Per il segretario della Sezione DS Como centro, Per il segretario della Federazione DS di Como, Per il segretario nazionale di DS, Piero Fassino, Cari segretari …, 14 ottobre 2017

Como 14 ottobre 2002

Per il segretario della Sezione DS Como centro

Per il segretario della Federazione DS di Como

Per il segretario nazionale di DS, Piero Fassino

Cari segretari,

questa è la lettera che mai avrei voluto scrivere.

Informo che non intendo rinnovare la mia iscrizione al partito dei Democratici di sinistra.

Almeno fino a quando rimarrà questa distruttiva divisione fra le due anime del partito.

Mi ero iscritto al PCI nel 1973, sull’onda di tre articoli di Enrico Berlinguer sul colpo di stato in Cile e da allora ho sempre sostenuto, anche quando ho avuto ruoli dirigenti nella federazione comasca, la linea dei segretari. Questo perché, a mio avviso, sono le posizioni centrali quelle che garantiscono i percorsi delle forme collettive della politica. I segretari si danno il grande compito di fare sintesi e per farlo faticano più degli altri. Ed è per questo che la loro fatica va valorizzata.

Tuttavia ora, nonostante la mia grandissima stima per Fassino, vedo un partito che è perennemente ostaggio del cosiddetto “correntone”.

L’episodio del voto in Parlamento sull’invio delle forze militari in Afghanistan è stato per me incomprensibile ed inaccettabile. Il nostro gruppo si è spezzato in tre tronconi. La spedizione delle nostre forze armate aveva l’obiettivo di contribuire a tenere sotto controllo un territorio strategico per la sicurezza mondiale. E l’invio sarebbe stato in assoluta coerenza con i nostri orientamenti di voto dell’anno scorso, dopo la strage delle torri gemelle di New York.

Mi fa paura la memoria breve.

Ma c’è altro nella mia, vi prego di credermi, sofferta decisione.

La politica di questi anni ha cambiato l’Italia. Questa politica l’ha portata avanti il Governo Prodi (che è stato abbattuto da Rifondazione comunista). 

Come posso restare in un partito in cui c’è chi ancora pensa (e sono tanti, tanti da determinare quel voto pazzesco) che si possa risollevarsi dalla sconfitta appiattendosi su Rifondazione ?

Come possiamo ripresentarci alle elezioni del 2006 in un’alleanza subalterna con chi ha determinato la vittoria di questa destra infinitamente peggiore di qualsiasi destra europea?

Nei DS manca la capacità di tenere la barra su un forte profilo riformista. L’ azione è bloccata dalle divisioni interne a e soprattutto dai vari ricatti che la cosiddetta “minoranza” sa quotidianamente mettere in atto.

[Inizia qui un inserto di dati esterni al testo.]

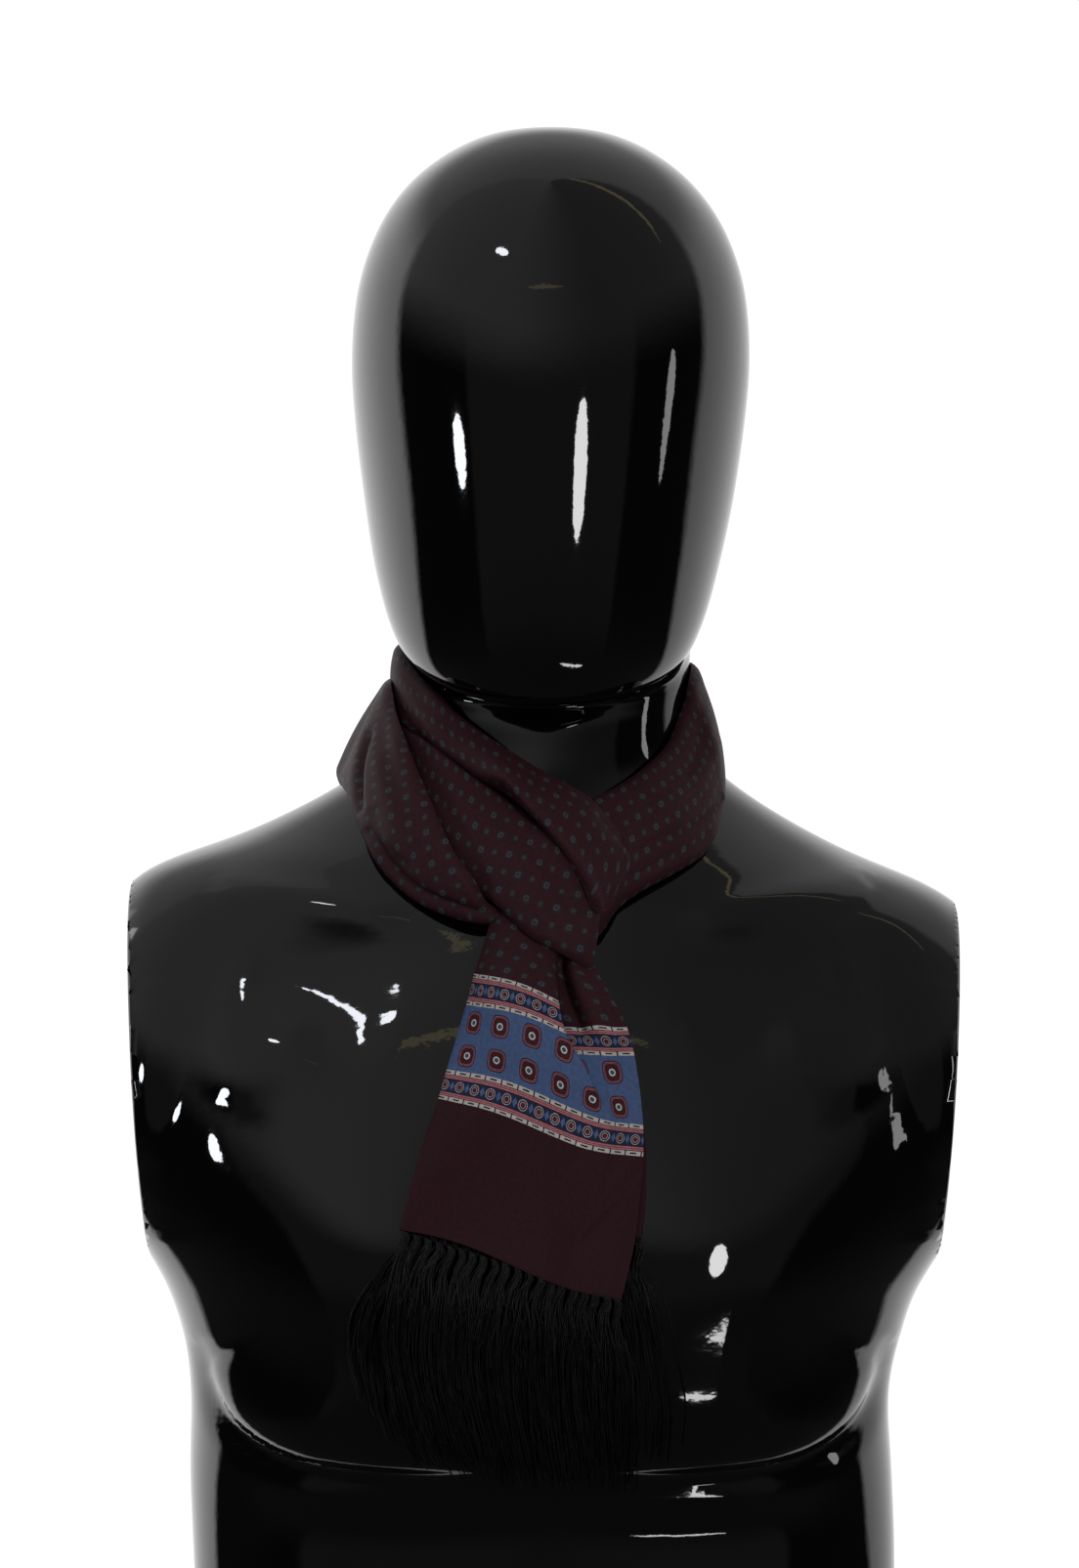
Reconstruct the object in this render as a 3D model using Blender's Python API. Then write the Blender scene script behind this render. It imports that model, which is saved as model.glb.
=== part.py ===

Viviamo in una congiuntura storica molto preoccupante, perché fondata sulla insicurezza del presente e del futuro. In Italia c’è questa destra non europea. Nel mondo c’è il pericolo dell’integralismo religioso ed armato di matrice islamica.

In una simile congiuntura vorrei politici all’altezza dei compiti. Come Blair, che motiva con dati certi le ragioni dell’uso della forza. O come Rutelli, che ha saputo assumersi le sue responsabilità anche per me, elettore dell’Ulivo iscritto ai DS.

Sono arrivato alla conclusione che è impossibile tenere assieme nello stesso partito due anime divergenti: quella di una sinistra che vuole governare con altre culture politiche e quella di una sinistra che si ostina a volere testimoniare un’identità minoritaria e prepotente.

Quando il problema diventa quello di testimoniare un’identità psicologica non è possibile far valere il principio della responsabilità. A differenza delle persone, che devono basarsi sulla propria identità, i partiti devono darsi obiettivi collettivi realistici basati su programmi che interpretino la realtà economica e sociale contemporanea.

Probabilmente solo una chiara separazione politica (sì: ancora una scissione) potrebbe dare una speranza di riorganizzare le forze da qui al 2006 e costruire una coerente coalizione di centro sinistra che si allea programmaticamente a partiti che soggettivamente si dichiarano di “sola sinistra”.

Se si arriverà a questa soluzione sarò di nuovo non solo un elettore, ma ancora un iscritto ad un partito ben saldo sui suoi principi riformisti.

Vi ringrazio per l’attenzione che forse dedicherete alle mie parole.